Qual è la logica dietro tutto ciò?
Ci potrebbe anche essere una logica ma di certo è difficile da comprendere sulla base delle azioni che sono state intraprese dall’amministrazione USA. Loro partono dall’idea che il dollaro sia sopravvalutato a causa del fatto che è la valuta di riserva internazionale e a causa del fatto che gli altri paesi e soprattutto Cina e paesi asiatici in qualche modo sussidiano le loro imprese e quindi dominano il mercato manifatturiero alimentare. La stessa colpa che secondo gli Stati Uniti avrebbe anche l’Europa. Ovviamente trascurando il fatto che poi gli USA hanno un surplus dal lato dei servizi.
Per questo erano “necessari” i dazi, dal loro punto di vista?
Trump vuole cambiare la situazione e indurre gli altri paesi a limitare le loro esportazioni, soprattutto in settori chiave che sono quelli dell’industria tradizionale americana. Detto ciò la strategia sembra abbastanza caotica, basti pensare a quel che è successo ieri, con annunci e smentite. Tutto questo però è controproducente perché se volessero intavolare un negoziato per salvaguardare l’industria nazionale in settori chiave tipo l’automotive potrebbero farlo senza dazi in maniera generica e basati su una formuletta che non ha alcun senso. Per dirne una, hanno imposto dazi punitivi nei confronti di paesi in via di sviluppo che esportano negli USA materiale tessile a bassissimi costi verso i quali l’amministrazione americana non ah alcun interesse.
A che gioco sta giocando Trump?
L’idea è che Trump abbia intenzione di ricevere in qualche modo un guadagno da quanto sta accadendo. Lo fa alzando la posta e minacciando gli altri e se lo può permettere perché l’economia americana è forte e variegata. Ma tale strategia gli si sta rivoltando contro, viste le perdite in Borsa.
A proposito di Borsa, quale peso può avere Wall Street nei prossimi passi del governo americano ed eventualmente in un passo indietro sui dazi?
C’è molta incertezza ma Wall Street conta molto perché come noto l’andamento della Borsa ha delle importantissime ripercussioni, in primis, sulla classe media americana. Gran pare del reddito pensionistico degli americani deriva da una forma di risparmio a capitalizzazione e quindi se la Borsa va male questo significa meno pensioni per tutti. Il fatto che i grandi players del mercato finanziario americano stiano dando un segnale contrario a Trump qualcosa vuol dire.

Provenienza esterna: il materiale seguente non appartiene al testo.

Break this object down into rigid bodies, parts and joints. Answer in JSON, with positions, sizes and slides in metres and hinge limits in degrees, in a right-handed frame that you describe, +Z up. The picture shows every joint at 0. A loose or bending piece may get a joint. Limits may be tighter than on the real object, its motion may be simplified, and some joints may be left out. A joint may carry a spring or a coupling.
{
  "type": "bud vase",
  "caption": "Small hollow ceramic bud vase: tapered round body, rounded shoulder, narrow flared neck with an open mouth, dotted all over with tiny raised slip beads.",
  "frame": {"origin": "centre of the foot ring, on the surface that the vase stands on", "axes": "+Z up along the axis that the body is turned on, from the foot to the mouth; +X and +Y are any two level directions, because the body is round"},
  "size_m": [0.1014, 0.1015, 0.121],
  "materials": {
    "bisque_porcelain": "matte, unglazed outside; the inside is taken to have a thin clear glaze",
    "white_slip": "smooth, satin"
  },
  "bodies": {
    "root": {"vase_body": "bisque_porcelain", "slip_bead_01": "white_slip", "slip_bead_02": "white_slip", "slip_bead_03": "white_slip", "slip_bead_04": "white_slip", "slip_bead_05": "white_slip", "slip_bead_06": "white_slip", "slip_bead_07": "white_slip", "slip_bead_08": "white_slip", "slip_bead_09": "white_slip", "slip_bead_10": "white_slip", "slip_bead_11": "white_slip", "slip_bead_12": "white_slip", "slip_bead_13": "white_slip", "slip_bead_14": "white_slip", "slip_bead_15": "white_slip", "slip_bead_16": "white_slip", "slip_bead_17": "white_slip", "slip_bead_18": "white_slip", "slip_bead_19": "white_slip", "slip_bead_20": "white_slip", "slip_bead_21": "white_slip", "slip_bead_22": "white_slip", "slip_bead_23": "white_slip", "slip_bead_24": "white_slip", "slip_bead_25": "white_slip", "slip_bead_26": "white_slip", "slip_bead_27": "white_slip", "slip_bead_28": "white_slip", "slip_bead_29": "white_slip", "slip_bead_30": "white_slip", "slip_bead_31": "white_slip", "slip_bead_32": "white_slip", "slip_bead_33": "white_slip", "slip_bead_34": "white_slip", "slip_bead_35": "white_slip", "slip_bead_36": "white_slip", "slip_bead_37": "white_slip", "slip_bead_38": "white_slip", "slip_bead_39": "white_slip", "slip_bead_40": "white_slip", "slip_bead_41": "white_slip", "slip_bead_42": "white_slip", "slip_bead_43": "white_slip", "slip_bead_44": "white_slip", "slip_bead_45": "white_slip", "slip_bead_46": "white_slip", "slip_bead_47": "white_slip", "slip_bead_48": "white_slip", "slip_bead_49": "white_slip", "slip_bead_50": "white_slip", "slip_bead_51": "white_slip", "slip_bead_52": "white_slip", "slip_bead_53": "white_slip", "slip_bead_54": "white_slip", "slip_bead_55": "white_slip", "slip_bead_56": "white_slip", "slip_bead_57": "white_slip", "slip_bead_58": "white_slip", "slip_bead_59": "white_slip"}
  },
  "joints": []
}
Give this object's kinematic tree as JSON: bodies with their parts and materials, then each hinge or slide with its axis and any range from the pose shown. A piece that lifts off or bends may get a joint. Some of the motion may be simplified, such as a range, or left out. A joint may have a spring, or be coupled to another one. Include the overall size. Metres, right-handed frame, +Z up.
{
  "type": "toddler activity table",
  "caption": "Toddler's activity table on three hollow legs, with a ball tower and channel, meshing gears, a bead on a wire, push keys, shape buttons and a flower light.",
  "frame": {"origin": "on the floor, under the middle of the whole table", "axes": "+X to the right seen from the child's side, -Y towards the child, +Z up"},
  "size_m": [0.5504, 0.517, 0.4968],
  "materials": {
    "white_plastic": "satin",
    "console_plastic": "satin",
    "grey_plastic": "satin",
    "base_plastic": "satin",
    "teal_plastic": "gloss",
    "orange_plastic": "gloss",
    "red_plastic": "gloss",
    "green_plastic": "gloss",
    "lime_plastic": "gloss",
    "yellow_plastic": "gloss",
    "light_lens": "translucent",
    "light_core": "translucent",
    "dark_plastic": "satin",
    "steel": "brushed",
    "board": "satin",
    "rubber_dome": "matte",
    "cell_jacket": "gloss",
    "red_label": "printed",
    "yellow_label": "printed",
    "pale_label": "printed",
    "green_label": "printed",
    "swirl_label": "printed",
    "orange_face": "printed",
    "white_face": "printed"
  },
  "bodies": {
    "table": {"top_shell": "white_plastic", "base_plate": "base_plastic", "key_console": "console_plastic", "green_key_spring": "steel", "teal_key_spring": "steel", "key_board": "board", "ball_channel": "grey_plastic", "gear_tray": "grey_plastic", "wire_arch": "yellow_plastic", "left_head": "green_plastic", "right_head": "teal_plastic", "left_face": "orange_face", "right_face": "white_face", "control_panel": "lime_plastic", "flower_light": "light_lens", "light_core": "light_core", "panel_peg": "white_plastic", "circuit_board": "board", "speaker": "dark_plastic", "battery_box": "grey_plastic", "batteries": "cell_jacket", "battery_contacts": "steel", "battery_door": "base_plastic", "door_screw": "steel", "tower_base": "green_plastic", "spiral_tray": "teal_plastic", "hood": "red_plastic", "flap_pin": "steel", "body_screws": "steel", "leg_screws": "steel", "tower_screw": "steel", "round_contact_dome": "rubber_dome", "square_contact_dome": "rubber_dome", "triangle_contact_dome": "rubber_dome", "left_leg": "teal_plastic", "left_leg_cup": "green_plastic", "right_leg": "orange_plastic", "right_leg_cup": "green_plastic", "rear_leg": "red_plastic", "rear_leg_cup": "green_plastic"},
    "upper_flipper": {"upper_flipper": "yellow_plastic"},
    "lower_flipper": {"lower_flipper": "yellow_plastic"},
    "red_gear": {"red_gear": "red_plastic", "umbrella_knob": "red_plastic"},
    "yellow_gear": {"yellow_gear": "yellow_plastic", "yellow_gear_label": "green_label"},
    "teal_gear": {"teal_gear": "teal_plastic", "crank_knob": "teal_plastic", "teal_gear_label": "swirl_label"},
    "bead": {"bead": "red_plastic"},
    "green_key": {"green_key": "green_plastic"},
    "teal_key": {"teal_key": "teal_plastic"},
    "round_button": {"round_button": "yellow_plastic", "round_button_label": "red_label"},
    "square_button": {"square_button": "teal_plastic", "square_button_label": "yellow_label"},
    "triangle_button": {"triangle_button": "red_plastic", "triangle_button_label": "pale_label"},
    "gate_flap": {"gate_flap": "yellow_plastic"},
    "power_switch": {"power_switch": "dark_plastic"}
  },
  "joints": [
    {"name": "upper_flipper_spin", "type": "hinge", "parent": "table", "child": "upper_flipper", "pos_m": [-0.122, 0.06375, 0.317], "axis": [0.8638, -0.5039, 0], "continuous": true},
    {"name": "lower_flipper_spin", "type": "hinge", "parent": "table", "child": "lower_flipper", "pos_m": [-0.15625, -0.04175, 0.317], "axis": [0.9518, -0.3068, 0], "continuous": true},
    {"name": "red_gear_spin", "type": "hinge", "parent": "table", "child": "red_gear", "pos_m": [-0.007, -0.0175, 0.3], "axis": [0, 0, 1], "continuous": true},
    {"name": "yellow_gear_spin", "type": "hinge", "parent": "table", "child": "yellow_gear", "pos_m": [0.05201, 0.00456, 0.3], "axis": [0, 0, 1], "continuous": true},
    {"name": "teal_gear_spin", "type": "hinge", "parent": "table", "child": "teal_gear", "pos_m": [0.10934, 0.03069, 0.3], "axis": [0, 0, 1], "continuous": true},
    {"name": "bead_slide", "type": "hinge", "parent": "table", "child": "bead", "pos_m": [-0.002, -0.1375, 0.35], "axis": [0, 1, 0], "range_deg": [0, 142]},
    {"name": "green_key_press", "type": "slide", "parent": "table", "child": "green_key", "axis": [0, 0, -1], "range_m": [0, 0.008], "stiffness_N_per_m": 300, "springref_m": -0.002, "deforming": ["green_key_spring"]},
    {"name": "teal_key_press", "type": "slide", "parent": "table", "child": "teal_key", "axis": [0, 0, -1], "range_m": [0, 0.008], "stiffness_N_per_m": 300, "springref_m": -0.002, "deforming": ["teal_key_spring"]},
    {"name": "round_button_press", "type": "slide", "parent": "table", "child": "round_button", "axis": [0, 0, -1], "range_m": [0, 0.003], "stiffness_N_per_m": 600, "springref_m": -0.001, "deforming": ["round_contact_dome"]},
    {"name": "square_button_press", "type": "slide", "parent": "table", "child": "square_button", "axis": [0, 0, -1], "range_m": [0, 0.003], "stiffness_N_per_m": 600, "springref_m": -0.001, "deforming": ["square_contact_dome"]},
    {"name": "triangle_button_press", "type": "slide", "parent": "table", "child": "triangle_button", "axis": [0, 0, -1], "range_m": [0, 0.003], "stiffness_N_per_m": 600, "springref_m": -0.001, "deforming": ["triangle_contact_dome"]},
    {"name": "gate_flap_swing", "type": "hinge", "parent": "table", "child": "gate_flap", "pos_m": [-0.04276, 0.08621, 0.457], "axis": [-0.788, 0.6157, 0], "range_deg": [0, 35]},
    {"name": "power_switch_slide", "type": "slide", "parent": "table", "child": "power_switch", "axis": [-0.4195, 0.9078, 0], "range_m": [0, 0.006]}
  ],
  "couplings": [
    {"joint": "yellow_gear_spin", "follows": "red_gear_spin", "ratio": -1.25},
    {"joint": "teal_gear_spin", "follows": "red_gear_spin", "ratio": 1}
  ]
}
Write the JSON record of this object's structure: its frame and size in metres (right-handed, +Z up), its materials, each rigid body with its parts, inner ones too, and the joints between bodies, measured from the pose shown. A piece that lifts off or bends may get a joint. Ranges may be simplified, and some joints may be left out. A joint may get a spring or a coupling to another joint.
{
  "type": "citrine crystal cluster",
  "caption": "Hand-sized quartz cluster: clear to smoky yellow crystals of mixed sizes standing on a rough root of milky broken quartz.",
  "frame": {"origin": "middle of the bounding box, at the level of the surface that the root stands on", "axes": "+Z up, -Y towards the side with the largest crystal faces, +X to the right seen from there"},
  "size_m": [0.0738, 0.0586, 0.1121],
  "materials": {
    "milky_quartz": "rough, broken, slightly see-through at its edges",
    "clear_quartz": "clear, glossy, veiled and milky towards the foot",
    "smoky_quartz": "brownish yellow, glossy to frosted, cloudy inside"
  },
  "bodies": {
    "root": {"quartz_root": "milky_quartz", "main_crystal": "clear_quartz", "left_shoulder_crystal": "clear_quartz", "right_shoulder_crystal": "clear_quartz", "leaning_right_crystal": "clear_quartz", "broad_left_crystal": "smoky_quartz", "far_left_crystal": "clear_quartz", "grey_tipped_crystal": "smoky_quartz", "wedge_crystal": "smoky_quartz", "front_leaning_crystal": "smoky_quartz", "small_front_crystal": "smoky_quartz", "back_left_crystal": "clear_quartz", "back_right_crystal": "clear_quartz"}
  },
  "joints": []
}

Tutti dicono che occorre vendere per proteggersi dalla recessioni e mi sembra che l’impatto sia importante.
Quali conseguenze avranno i dazi sull’Europa e in particolare sull’Italia?
C’è da fare una considerazione. Se ragioniamo limitatamente al nostro interscambio con gli USA esso vale almeno 500 mld di dollari e quindi è chiaro che l’impatto dei dazi sarà significativi. Ma potrebbe non essere troppo grave per molti paesi europei, forse anche per l’Italia, visto che esportiamo prodotti ad alto valore aggiunto e bisogna anche considerare che i dazi generalmente provocano una rivalutazione del paese che li mette, anche se per ora abbiamo visto che il dollaro è sceso. L’impatto potrebbe non essere enorme sull’economia europea ma tale considerazione va valutata nel tempi perché bisogna vedere cosa succede nel resto del mondo. Se ci sarà una recessione globale e la Cina dovesse cercare di ridirigere le sue esportazioni dagli USA all’Europa questo produrrà molti interrogativi.
L’Ue dovrebbe quindi reagire imponendo altri dazi o trattare?
In questo caso la scelta si presenta come una medaglia a due facce. Da una parte è giusto che l’Ue risponda in maniera dura a Trump perché immagino che lui voglia dimostrare agli americani che può ottenere uno scalpo da esibire, anche se è difficile capire cosa. Concedergli troppo significa mettere a rischio la nostra posizione in futuro perché in sostanza gliela si dà vinta. Dall’altra parte bisogna anche essere prudenti perché ciò che esportano gli USA in Europa sono prodotti molto importanti di cui è difficile fare a meno a partire dal tech e dai prodotti energetici. Di certo la trattativa è difficile e va condotta direttamente tra Europe e USA e non in ordine sparso. È importante rimanere compatti.